If you go back to 1963, to Crescent City, Fla., to Middleton High School, to my graduating senior class, which was Constance Howard's homeroom, you would find 18 students. Sixteen of them went on to college that fall. The other two went to trade schools several years later, one to a barber college in Jacksonville, the other to a culinary school in New York. The point is that my entire class studied beyond high school.
All of us - African-American - had one essential thing in common: The adults in our lives cared about education. They taught us that education was the most important factor in our lives.
My folks brainwashed me into believing that I would be a failure (a "no-good-for-nothing," as my mother called it) if I did not attend college. Morris Carey's parents did the same and so did those of Joyce Hanks, Jane Carol Smith, Joan Forman, Robert Long and Catherine Walker. We, along with the others, were afraid of becoming "no-good-for-nothings."

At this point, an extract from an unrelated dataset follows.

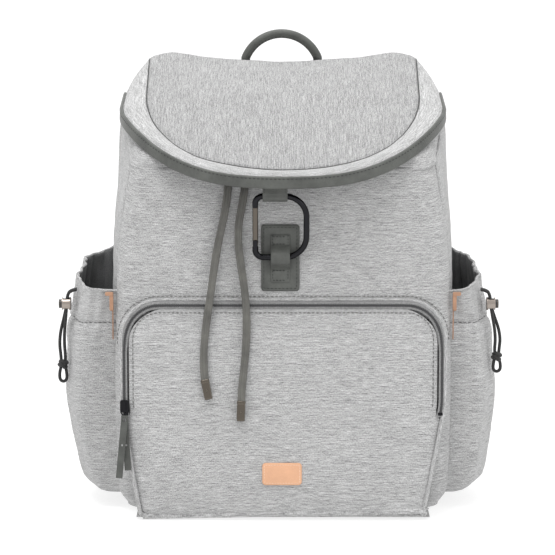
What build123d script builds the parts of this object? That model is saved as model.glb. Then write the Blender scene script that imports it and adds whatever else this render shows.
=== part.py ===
"""A backpack-style diaper bag: a padded fabric body with a flap lid, a zipped front pocket,
two gathered side pockets, leather trim, a clip closure, drawstrings, a grab handle and two
shoulder straps.

Frame: millimetres, +Z up, the front faces -Y, and the origin is on the floor under the
middle of the body. Every sub-part is written to parts/NODE.step.
"""
import os
from math import cos, pi, radians, sin, tan

from build123d import *

# --- Body: (height, front half-width, front y, back half-width, back y) of the outer skin
BODY_LEVELS = [
    (0, 138, -50, 142, 62),
    (20, 153, -62, 157, 74),
    (225, 152, -60, 162, 76),
    (320, 138, -55, 161, 76),
    (362, 127, -52, 158, 76),
    (410, 116, -50, 130, 76),
]
BODY_CORNER = 20          # radius of the upright edges
WALL = 3                  # padded fabric wall
LINING = 1
BASE_TOP = 14             # the base panel reaches this high
FRONT_SEAM_Y = -38        # front and side panels meet here
BACK_SEAM_Y = 52          # back and side panels meet here
RIM_FRONT_Z = 322         # mouth rim above the front panel
RIM_RISE = 0.36           # rise of the rim per mm towards the back
RIM_FRONT_Y = -52
BACK_FLAP_TOP = 401       # the back panel carries on up to the lid
FAR = 400                 # past the bag in any direction

# --- Mouth casing with the drawstring inside
CASING_HEIGHT = 14
CASING_DEPTH = 5
CASING_SKIN = 1.2

# --- Lid
LID_HALF_WIDTH = 152
LID_FRONT_REACH = 120     # from where the curve starts to the lid's front
LID_CURVE_Y = 20          # the straight sides end here and the curve starts
LID_BACK_Y = 72.5
LID_SEAM_HALF_WIDTH = 128
LID_SEAM_REACH = 110
LID_SHELL = 3
BINDING_HEIGHT = 10
BINDING_IN = 4            # the binding reaches this far inside the lid's outline
BINDING_OUT = 1           # and this far outside it
LID_CENTRE = [(-100, 316), (-88, 324), (-65, 338), (-30, 362), (0, 381), (30, 395), (75, 409)]
LID_SEAM = [(-100, 317), (-88, 323), (-65, 333), (-30, 353), (10, 377), (40, 392), (75, 410)]
LID_STATION_ANGLES = [0, 13, 25, 37, 48, 58, 67, 75, 81]

# --- Clip closure
CLIP_ROD = 2.75
CLIP_LEFT, CLIP_RIGHT = -25.2, 21.2
CLIP_HALF_HEIGHT = 29.3
CLIP_TOP = (-80, 296)     # y and z of the clip's top bar
CLIP_LEAN = 12.5          # degrees that the clip leans from upright towards the bag
GATE_PIVOT = -16          # up the clip from its middle
GATE_TOP = 18.6
GATE_ROD = 2.6
NOSE = 19                 # the frame's two ends, up and down from the middle
FORK_TOP = -12.5
FORK_SLOT = 1.75
RIVET = 0.75
RIVET_PLAY = 0.05

# --- Lid loop, patch and catch strap
LOOP_X = (-18.5, 4)
PATCH_X, PATCH_Z = (-20, 15), (207, 268)
LEATHER = 2.2
STRAP_X = (-11, 6)
STRAP_THICK = 1.6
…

Yes, what I write is anecdotal. But I believe that my classmates and I - disadvantaged in almost every other way - have had modest success because our parents and grandparents were obsessed with educating us and were involved in every facet of our school.
My grandmother, for example, could not read or write well enough to teach anyone else, but she was a magnificent cook. She used that talent to supply Middleton High with delicious snacks on special occasions and holidays. Pete White's mother washed our sports uniforms. Robert Long's mother volunteered in the principal's office, and his father, a landscaper, kept our sports field free of sand spurs and sting nettles.

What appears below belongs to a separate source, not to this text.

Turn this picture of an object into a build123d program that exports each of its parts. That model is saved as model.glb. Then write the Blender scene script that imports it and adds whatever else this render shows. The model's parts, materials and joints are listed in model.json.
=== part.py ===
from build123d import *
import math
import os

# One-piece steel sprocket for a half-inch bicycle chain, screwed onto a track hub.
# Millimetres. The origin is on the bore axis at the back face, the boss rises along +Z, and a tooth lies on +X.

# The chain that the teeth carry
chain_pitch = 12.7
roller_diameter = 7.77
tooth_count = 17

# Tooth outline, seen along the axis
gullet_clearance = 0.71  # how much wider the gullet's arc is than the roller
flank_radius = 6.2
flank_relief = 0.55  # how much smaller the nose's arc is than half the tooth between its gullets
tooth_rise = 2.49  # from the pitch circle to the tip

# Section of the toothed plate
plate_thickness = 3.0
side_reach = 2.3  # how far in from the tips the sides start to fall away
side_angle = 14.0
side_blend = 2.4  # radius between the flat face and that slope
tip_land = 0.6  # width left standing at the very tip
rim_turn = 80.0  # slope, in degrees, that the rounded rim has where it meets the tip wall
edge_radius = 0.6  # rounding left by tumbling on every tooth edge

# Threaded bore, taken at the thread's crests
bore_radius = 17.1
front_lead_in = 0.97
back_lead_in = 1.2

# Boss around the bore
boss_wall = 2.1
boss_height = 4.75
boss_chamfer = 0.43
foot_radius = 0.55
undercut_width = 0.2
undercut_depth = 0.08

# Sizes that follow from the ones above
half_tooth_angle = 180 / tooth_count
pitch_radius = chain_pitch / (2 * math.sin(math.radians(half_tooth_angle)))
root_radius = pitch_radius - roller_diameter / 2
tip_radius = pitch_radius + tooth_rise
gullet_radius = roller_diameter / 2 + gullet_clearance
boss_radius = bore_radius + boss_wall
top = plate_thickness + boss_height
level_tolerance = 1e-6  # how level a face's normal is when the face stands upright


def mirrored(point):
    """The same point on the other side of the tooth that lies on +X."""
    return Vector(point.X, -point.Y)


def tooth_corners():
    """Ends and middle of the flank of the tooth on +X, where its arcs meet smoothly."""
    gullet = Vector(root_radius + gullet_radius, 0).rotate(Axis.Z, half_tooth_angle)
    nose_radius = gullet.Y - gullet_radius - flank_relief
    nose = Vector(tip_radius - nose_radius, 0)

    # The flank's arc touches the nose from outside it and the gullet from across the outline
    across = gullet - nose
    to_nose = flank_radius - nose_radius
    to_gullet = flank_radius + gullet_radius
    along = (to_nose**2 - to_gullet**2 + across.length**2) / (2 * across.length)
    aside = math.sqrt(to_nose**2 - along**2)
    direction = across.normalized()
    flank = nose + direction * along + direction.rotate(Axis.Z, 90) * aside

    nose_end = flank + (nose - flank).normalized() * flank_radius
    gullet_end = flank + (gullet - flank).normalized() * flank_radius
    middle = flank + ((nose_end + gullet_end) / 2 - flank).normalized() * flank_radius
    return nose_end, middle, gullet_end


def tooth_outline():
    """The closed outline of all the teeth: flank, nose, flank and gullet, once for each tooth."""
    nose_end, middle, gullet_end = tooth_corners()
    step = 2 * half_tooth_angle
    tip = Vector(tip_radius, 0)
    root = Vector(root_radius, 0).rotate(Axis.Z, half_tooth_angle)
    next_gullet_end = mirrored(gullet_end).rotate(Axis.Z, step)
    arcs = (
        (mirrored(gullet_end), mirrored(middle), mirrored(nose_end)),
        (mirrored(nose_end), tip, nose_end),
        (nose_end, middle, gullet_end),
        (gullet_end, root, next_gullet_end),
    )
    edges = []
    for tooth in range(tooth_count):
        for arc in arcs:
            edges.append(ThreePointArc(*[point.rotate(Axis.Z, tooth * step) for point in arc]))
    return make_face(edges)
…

Our school lives and our home lives were virtually seamless because our guardians were active in both places.
Parental involvement in school was important 40 years ago, and, given the pressures to achieve on children's shoulders today, parental involvement is more important than ever.
Several years ago, when I did research on parental involvement, I discovered a comment by Pope John Paul II, a great teacher, that is one of the most insightful observations ever about parents and their children's education: "I wish to stress that parents cannot be disinterested in the education of their children, but it is necessary that they become even more aware that the school does not exempt them from their mission, but aids them in fulfilling it; and that they are the first educators of their children, the harmonious collaboration between family and school is indispensable: Both united in the impassioned task of forming men and women."

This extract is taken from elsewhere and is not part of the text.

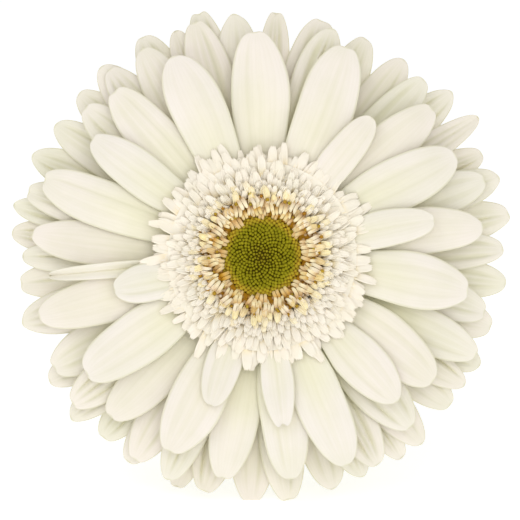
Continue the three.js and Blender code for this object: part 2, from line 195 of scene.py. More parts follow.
FIRST_DEEP_LEVEL = 4  # petals from this level back have deeper grooves and keels
FRONT_CREASES = (0.9, 0.7)  # depth of the grooves and of the keel, as shares of the setting
DEEP_CREASES = (3.6, 3.6)
GROOVE_SPREAD = 0.1  # how far a groove and a keel spread, as shares of the half width
KEEL_SPREAD = 0.09
NOTCH_SPREAD = 0.13  # how far the tip's notch spreads, as a share of the width
NARROW_WIDTH = 9.5  # a petal that is narrower has its edges folded up
NARROW_FOLD = 0.22

BLADE_STEPS = 30
ACROSS_STEPS = 20
SHARP_ANGLE = 70  # in degrees; faces that meet at more than this keep a crisp edge


# ---------------------------------------------------------------- gathering meshes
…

Many states, especially in Florida where I live and work, have made standardized testing so important in measuring student achievement and in rewarding and punishing schools that parents have become slaves to real estate - location - in their zeal to live in places with the "best schools."
Where families live is important, of course, and where children attend school is important. But nothing is more important than the active interest that parents take in their children's educational lives.
How else do we explain the success of thousands of kids who come from the heart of the ghetto? In nearly every instance, a caring adult at home, who is involved in the child's school, makes all the difference.
Several decades of research support the power of parental involvement in schools. In addition to bolstering student academic achievement, parental involvement improves students' self esteem, motivation and behavior. It engenders a more positive attitude toward school among students and parents. It increases parents' satisfaction with teachers.
"Parental involvement also boosts teacher morale and improves the school climate," states a report by the Association for Childhood Education. "Schools and parents should welcome and celebrate different ways for parents to be involved in their children's education, as each party benefits."
States, such as Florida, that spend millions on standardized tests to determine academic achievement would do well to spend some of those precious tax dollars and time forging close ties between parents and the schools their children attend.
One researcher refers to parents as a "forgotten treasure" in the nation's public school and home equation. Our schools and the lives of our children would be greatly enriched if we rediscovered and used this "treasure."